Tuesday, May 31, 2011

bird.


I was picking cherries when I saw a pretty cool bird. He had a mohawk. I bet he's in a band and his name is three letters long. I bet he's addicted to meth.
His feathers are like plaid and are lighter than his face. When he eats worms it looks like he's seizing. His head is vibrating. He attracts the attention of local cats and also my attention.
The cherries aren't ripe but I like the way it tastes. There are roses in the vegetable garden growing against the fence and they poke through the diamond shaped holes like scented magenta polkadots like when tennis balls get stuck in the fence around the tennis court because you hit it too hard just for fun or you were trying to hit someone.
I have a job but I don't get paid so I steal their cherries and call it even. And then I eat them.
We live on a compound because we are a family unit.
Don't I look like I belong here?

Thursday, May 26, 2011

UFO


I'm used to getting stared at when I travel to faraway places, and true to form, in Srinagar I sometimes feel like the alien in the market, mostly because the clothes we commissioned to our tailor have yet to be completed. While my western jean-wearing ways make me feel like a tween, my misunderstood sense of fashion has spilled over into my Kashmiri wardrobe. My grandma chic has (d)evolved into simply grandma. I can only hope that my tendency to wear age-inappropriate clothes will not lead to a profound loss of dignity at an old age, trying to squeeze my way into something magenta.

We have had the same tailor ever since I was a little fat kid, despite his many flaws. I won't name names, but two sleeves of noticeably different lengths is not okay unless it was during my asymmetrical phase, when people would go out of the way to tell me they didn't like my outfit. Despite his lack of skills, his small business evolved into what is now known as Fancy Tailors. My family insists on remaining loyal, and my mother reminds me that "we're the ones who made him fancy."

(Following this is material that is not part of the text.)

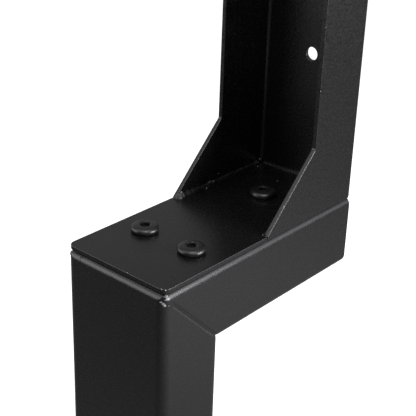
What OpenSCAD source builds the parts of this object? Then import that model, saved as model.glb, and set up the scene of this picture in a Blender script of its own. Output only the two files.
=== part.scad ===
// Fence repair bracket: a folded channel bracket screwed to a mitred and welded elbow of steel tube.
// Millimetres, +Z up, +X from the lower post towards the far end of the cross tube.
// The origin is the centre of the lower post's open end.

/* [Tube] */
// Width of both tubes, across the elbow
tube_w = 80; // [70:1:100]
// Depth of the lower post and height of the cross tube
tube_h = 50; // [44:1:60]
// Wall of the tube
tube_wall = 3; // [2:0.5:4]
// Outside radius of the tube's long corners
tube_r = 6; // [5:0.5:8]
// Height of the cross tube's top above the lower end of the post
post_h = 140; // [110:5:200]
// Length from the front of the post to the far end of the cross tube
cross_len = 182; // [170:1:220]
// Gap that the mitre weld fills
mitre_gap = 1.6; // [1:0.2:2.4]
// Radius ground on the outer edge of the mitre
mitre_r = 6; // [4:0.5:7]
// Leg of the bead in the inner corner of the mitre
mitre_bead = 3; // [2:0.5:5]

/* [Folded bracket] */
// Thickness of the folded sheet
sheet_t = 3; // [2:0.5:4]
// Inside radius of the folds
bend_r = 3; // [2:0.5:5]
// Length from the front edge of the plate to the back of the web
bracket_len = 183; // [170:1:210]
// Distance of the plate's front edge behind the front of the post
plate_inset = 1; // [0:0.5:5]
// Radius of the plate's two front corners
plate_corner_r = 5; // [2:0.5:12]
// Height of the channel above the cross tube
channel_h = 150; // [120:5:220]
// Depth of the channel from the back of the web to the flange edge
flange_depth = 48; // [40:1:60]
// Reach of the flange feet from the back of the web
foot_reach = 92; // [75:1:110]
// Height of the kink where the foot meets the flange edge, above the cross tube
kink_h = 47.5; // [30:0.5:70]
// Radius of the kink
kink_r = 3; // [1:0.5:8]
// Slit between the plate's side edges and the flange feet
slit = 0.3; // [0.2:0.1:0.8]
// Leg of the weld beads between the feet and the plate
foot_bead = 3; // [2:0.5:4]
// Diameter of the hole in the web
web_hole_d = 9; // [6:0.5:14]
// Height of the web hole above the cross tube
web_hole_h = 91; // [60:1:105]

/* [Screws and nuts] */
// Nominal diameter of the screws
screw_d = 8; // [6:1:8]
// Length of the screws under the head
screw_len = 16; // [15:1:25]
// Diameter of the screw head's flange
head_d = 17.4; // [15:0.2:20]
// Diameter of the flat top of the head
head_top_d = 11.4; // [9.6:0.2:13]
// Height of the head
head_h = 4.5; // [4:0.1:6]
// Height of the upright rim of the head
head_rim = 1.8; // [1:0.1:2.5]
// Bevel under and over the rim of the head
rim_bevel = 0.3; // [0.1:0.1:0.5]
// Width of the hexagon socket across its flats
hex_af = 6; // [4:0.5:6.5]
// Depth of the hexagon socket
hex_deep = 2.6; // [2:0.1:3.2]
// Width of the bevel round the socket's mouth
hex_bevel = 0.35; // [0.2:0.05:0.5]
// Length of the bevel at the tip of the screw
tip_bevel = 1; // [0.5:0.1:1.2]
// Distance of the front screws behind the plate's front edge
front_screw_x = 44.5; // [38:0.5:60]
// Distance between the two front screws
screw_pair = 38.5; // [30:0.5:44]
// Distance of the rear screw from the back of the web
rear_screw_x = 46.5; // [35:0.5:70]
// Room round the screw in the plate's holes, all round
screw_room = 0.5; // [0.3:0.1:1]
// Width of the weld nuts across their flats
nut_af = 14; // [13:0.5:17]
// Height of the weld nuts
nut_h = 6.5; // [5:0.5:8]
// Diameter of the collar that centres a nut in the tube wall
nut_collar_d = 10.5; // [10:0.5:12]
// Height of that collar
nut_collar_h = 2; // [1:0.5:2]
// Room round the collar in the tube wall, all round
collar_room = 0.15; // [0.1:0.05:0.3]
// Room between a screw and its nut, all round
thread_room = 0.1; // [0.05:0.05:0.2]

/* [Hidden] */
$fn = 64;
far = 500;
lap = 1;
coat = [0.17, 0.17, 0.18];
zinc = [0.45, 0.45, 0.47];

// Places along the bracket
front_x = -tube_h / 2;
plate_x = front_x + plate_inset;
back_x = plate_x + bracket_len;
bend_out = bend_r + sheet_t;
bend_x = back_x - bend_out;
edge_x = back_x - flange_depth;
foot_x = back_x - foot_reach;
half_w = tube_w / 2;
inner_w = half_w - sheet_t;
web_half = half_w - bend_out;
screw_places = [
    [plate_x + front_screw_x, -screw_pair / 2],
    [plate_x + front_screw_x, screw_pair / 2],
    [back_x - rear_screw_x, 0]
];

// Lifts what is drawn from the top of the cross tube
module on_cross() {
    translate([0, 0, post_h]) children();
}

// Turns a drawing of X and height into a wall of the given width, centred on Y
module across(width) {
    rotate([90, 0, 0]) linear_extrude(width, center = true) children();
}

// Rectangle with round corners
module round_rect(size, r) {
    square([size.x - 2 * r, size.y], center = true);
    square([size.x, size.y - 2 * r], center = true);
    for (sx = [-1, 1], sy = [-1, 1])
        translate([sx * (size.x / 2 - r), sy * (size.y / 2 - r)]) circle(r);
}

// Section of the tube, seen along its length
module tube_section() {
    difference() {
        round_rect([tube_h, tube_w], tube_r);
        round_rect([tube_h - 2 * tube_wall, tube_w - 2 * tube_wall], tube_r - tube_wall);
    }
}

// Tube that stands on the lower end and runs up past the mitre
module upright() {
    linear_extrude(post_h + far / 10) tube_section();
}

// Tube that lies under the bracket, from before the mitre to its far end
module level() {
    start = front_x - far / 10;
    translate([start, 0, post_h - tube_h / 2]) rotate([0, 90, 0])
        linear_extrude(front_x + cross_len - start) tube_section();
}

// All space on the post's side of the mitre plane, held back by the given distance
module post_side(back) {
    on_cross() translate([front_x, 0, 0]) rotate([0, -45, 0])
        translate([-back, 0, 0]) mirror([1, 0, 0]) translate([0, -far / 2, -far / 2]) cube(far);
}

// All space on the cross tube's side of the mitre plane, held back by the given distance
module cross_side(back) {
    on_cross() translate([front_x, 0, 0]) rotate([0, -45, 0])
        translate([back, 0, 0]) translate([0, -far / 2, -far / 2]) cube(far);
}

// Outline of the elbow from the side, with the ground outer edge
module elbow_outline() {
    across(2 * tube_w) {
        translate([front_x + mitre_r, 0]) square([cross_len, post_h]);
        translate([front_x, 0]) square([cross_len, post_h - mitre_r]);
        translate([front_x + mitre_r, post_h - mitre_r]) circle(mitre_r);
    }
}

// Lower post with its mitred top
module post_tube() {
    color(coat) intersection() {
        upright();
        post_side(mitre_gap / 2);
        elbow_outline();
    }
}

// Cross tube with its mitred end and the holes for the nuts' collars
module cross_tube() {
    color(coat) difference() {
        intersection() {
            level();
            cross_side(mitre_gap / 2);
            elbow_outline();
        }
        for (place = screw_places)
            translate([place.x, place.y, post_h - tube_wall - lap])
                cylinder(d = nut_collar_d + 2 * collar_room, h = tube_wall + 2 * lap);
    }
}

// Weld that fills the mitre all round, ground flush outside, with a bead in the inner corner
module mitre_weld() {
    inner_x = front_x + tube_h;
    inner_z = -tube_h;
    color(coat) {
        intersection() {
            upright();
            post_side(0);
            cross_side(-mitre_gap / 2);
            elbow_outline();
        }
        intersection() {
            level();
            cross_side(0);
            post_side(-mitre_gap / 2);
            elbow_outline();
        }
        on_cross() across(tube_w - 2 * tube_r)
            polygon([[inner_x, inner_z], [inner_x + mitre_bead, inner_z], [inner_x, inner_z - mitre_bead]]);
    }
}

// Plan of the flat plate: full width in front, drawn in between the feet
module plate_plan() {
    difference() {
        union() {
            translate([plate_x, -half_w + plate_corner_r])
                square([foot_x - slit - plate_x, tube_w - 2 * plate_corner_r]);
            translate([plate_x + plate_corner_r, -half_w])
                square([foot_x - slit - plate_x - plate_corner_r, tube_w]);
            for (side = [-1, 1])
                translate([plate_x + plate_corner_r, side * (half_w - plate_corner_r)]) circle(plate_corner_r);
            translate([foot_x - slit - lap, slit - inner_w])
                square([bend_x - foot_x + slit + lap, 2 * (inner_w - slit)]);
        }
        for (place = screw_places)
            translate(place) circle(d = screw_d + 2 * screw_room);
    }
}

// Quarter ring of the folds, from straight down round to straight ahead
module fold_section() {
    intersection() {
        difference() {
            circle(bend_out);
            circle(bend_r);
        }
        translate([0, -bend_out]) square(bend_out);
    }
}

// Plan of the upright channel: web, two folds and two flanges with their feet
module channel_plan() {
    translate([back_x - sheet_t, -web_half]) square([sheet_t, 2 * web_half]);
    for (side = [0, 1]) mirror([0, side, 0]) {
        translate([bend_x, -web_half]) fold_section();
        translate([foot_x, -half_w]) square([bend_x - foot_x, sheet_t]);
    }
}

// Side outline of the channel: sloping foot, rounded kink, upright edge and round lower back corner
module channel_outline() {
    slope = atan2(kink_h - sheet_t, edge_x - foot_x);
    run = kink_r * tan((90 - slope) / 2);
    across(2 * tube_w) {
        polygon([
            [foot_x, 0], [foot_x, sheet_t],
            [edge_x, kink_h], [edge_x, channel_h],
            [back_x, channel_h], [back_x, bend_out], [bend_x, 0]
        ]);
        difference() {
            polygon([
                [edge_x, kink_h + run], [edge_x + run, kink_h + run], [edge_x + run, kink_h - run],
                [edge_x - run * cos(slope), kink_h - run * sin(slope)]
            ]);
            translate([edge_x - kink_r, kink_h + run]) circle(kink_r);
        }
        translate([bend_x, bend_out]) circle(bend_out);
    }
}

// Folded bracket: plate, web and flanges in one sheet
module channel_bracket() {
    color(coat) on_cross() difference() {
        union() {
            linear_extrude(sheet_t) plate_plan();
            translate([bend_x, 0, bend_out]) across(2 * (web_half - slit)) fold_section();
            difference() {
                intersection() {
                    linear_extrude(channel_h) channel_plan();
                    channel_outline();
                }
                translate([bend_x, -web_half, -lap]) cube([2 * bend_out, 2 * web_half, bend_out + lap]);
            }
        }
        translate([back_x - bend_out, 0, web_hole_h]) rotate([0, 90, 0])
            cylinder(d = web_hole_d, h = 2 * bend_out);
    }
}

// Beads in the inner corners between the feet and the plate, each closed by a blob at the tip
module foot_welds() {
    color(coat) on_cross() for (side = [0, 1]) mirror([0, side, 0]) {
        intersection() {
            translate([foot_x, -inner_w, sheet_t]) rotate([0, 90, 0]) cylinder(r = foot_bead, h = bend_x - foot_x);
            translate([foot_x, -inner_w, sheet_t]) cube([bend_x - foot_x, foot_bead, foot_bead]);
        }
        intersection() {
            translate([foot_x, -inner_w, sheet_t]) sphere(foot_bead);
            translate([foot_x - foot_bead, -inner_w - sheet_t, sheet_t]) cube([foot_bead, sheet_t + foot_bead, foot_bead]);
        }
    }
}

// Half section of a screw, seated at Z = 0, with its axis on X = 0
module screw_section() {
    polygon([
        [0, head_h], [head_top_d / 2, head_h],
        [head_d / 2 - rim_bevel, head_rim + rim_bevel], [head_d / 2, head_rim],
        [head_d / 2, rim_bevel], [head_d / 2 - rim_bevel, 0], [screw_d / 2, 0],
        [screw_d / 2, tip_bevel - screw_len], [screw_d / 2 - tip_bevel, -screw_len], [0, -screw_len]
    ]);
}

// Screw with a flanged, bevelled head and a hexagon socket
module flange_screw() {
    mouth_r = hex_af / 2 / cos(30) + hex_bevel / 2;
    difference() {
        rotate_extrude() screw_section();
        translate([0, 0, head_h - hex_deep])
            cylinder(d = hex_af / cos(30), h = hex_deep + lap, $fn = 6);
        translate([0, 0, head_h - mouth_r]) cylinder(r1 = 0, r2 = mouth_r + lap, h = mouth_r + lap);
    }
}

// The three screws that hold the bracket on the cross tube
module screws() {
    color(zinc) on_cross() for (place = screw_places)
        translate([place.x, place.y, sheet_t]) flange_screw();
}

// Hexagon nut with a centring collar and bevelled corners, hung under Z = 0
module weld_nut() {
    corner_r = nut_af / 2 / cos(30);
    bevel = (corner_r - nut_af / 2) * tan(30);
    difference() {
        union() {
            intersection() {
                translate([0, 0, -nut_h]) cylinder(r = corner_r, h = nut_h, $fn = 6);
                rotate_extrude() polygon([
                    [0, 0], [corner_r, 0], [corner_r, bevel - nut_h], [nut_af / 2, -nut_h], [0, -nut_h]
                ]);
            }
            cylinder(d = nut_collar_d, h = nut_collar_h);
        }
        translate([0, 0, -nut_h - lap])
            cylinder(r = screw_d / 2 + thread_room, h = nut_h + nut_collar_h + 2 * lap);
    }
}

// The three nuts welded inside the top wall of the cross tube
module weld_nuts() {
    color(zinc) on_cross() for (place = screw_places)
        translate([place.x, place.y, -tube_wall]) weld_nut();
}

post_tube();
cross_tube();
mitre_weld();
channel_bracket();
foot_welds();
screws();
weld_nuts();
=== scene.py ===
"""Looks of the fence repair bracket.

A folded channel bracket stands on a welded elbow of steel tube, all in black powder coat. Lengths are in
millimetres, in the frame of the CAD part, and MM turns them into metres.
"""

import math

import bmesh
import bpy
from mathutils import Matrix, Vector, noise


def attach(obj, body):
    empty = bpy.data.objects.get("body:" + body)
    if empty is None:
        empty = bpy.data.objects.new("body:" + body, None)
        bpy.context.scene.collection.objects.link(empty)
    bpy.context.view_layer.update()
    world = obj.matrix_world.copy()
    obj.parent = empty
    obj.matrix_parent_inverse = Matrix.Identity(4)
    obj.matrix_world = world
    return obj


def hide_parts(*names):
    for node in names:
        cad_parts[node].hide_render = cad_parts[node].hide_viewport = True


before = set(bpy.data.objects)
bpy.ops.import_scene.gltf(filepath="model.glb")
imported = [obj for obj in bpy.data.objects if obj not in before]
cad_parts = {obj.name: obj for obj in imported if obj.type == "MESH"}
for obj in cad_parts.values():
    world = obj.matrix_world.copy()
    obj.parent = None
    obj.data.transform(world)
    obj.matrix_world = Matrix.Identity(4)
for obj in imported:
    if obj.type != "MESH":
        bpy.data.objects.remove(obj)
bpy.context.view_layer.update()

MM = 0.001

# Measures of the CAD part
TUBE_W, TUBE_H, TUBE_WALL, TUBE_R = 80.0, 50.0, 3.0, 6.0
TOP_Z = 140.0
AXIS_Z = TOP_Z - TUBE_H / 2
FRONT_X, END_X = -25.0, 157.0
GROUND_R = 6.0
PLATE_TOP = 143.0
FOOT_X, BEND_X, INNER_Y = 67.0, 153.0, 37.0
SCREWS = [(20.5, -19.25), (20.5, 19.25), (112.5, 0.0)]
SCREW_R, SCREW_LEN = 4.0, 16.0
HEAD_R, HEAD_H = 8.7, 4.5
HEX_AF, HEX_DEEP = 6.0, 2.6


# Meshes

# Edges that turn by more degrees than this are shaded sharp
ELBOW_SHARP, SHEET_SHARP, BEAD_SHARP, SCREW_SHARP = 40, 35, 80, 32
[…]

As an honorary foreigner, it only makes sense that I am treated as a foreign object stuck in a small space where I do not belong. My only defense for not learning Kashmiri is that Arabic is the language most beloved to Allah and I decided to learn that instead. So far it works.
The last person we interviewed claimed that the reason I would never learn Kashmiri was because I was wearing jeans. Maybe he is right. But it makes me appreciate Morocco even more and the gift it gave me, to be able to enter a foreign place and make it familiar. For now I will start with a small space, learn the streetnames and the schedules of public transportation. The beginnings of belonging to a city.

Thursday, May 19, 2011

Homes

The pollen is floating all over the air into the sky like summer snowflakes and then settle on the grass eventually. My mother caught one and said it felt like a cottonball. The roses are in bloom and planted beside the snowball trees that I think grow cherries.
I suppose I'm seeing Buffalo.
I had a seemingly unending crazy dream last night that I was there with all of my cousins from Kashmir. We owned a cat and a pig and I was in charge of feeding and cleaning up and I loved them both.
I was thinking how I had to leave for Casa Barata at 2pm to pick up some things I saw the week before but decided to sleep on. It took me a few hours to realize I wasn't in Tangier anymore and wondered why I would be confused about that. At one point in the dream I wrote and directed a play about elves. It was pretty good.
The craziest part was that I woke up thinking I was in Kashmir for the first time in six years about to start a recording project in a language I do not speak and barely understand.
I am amazed at what I can come up with in my dreams.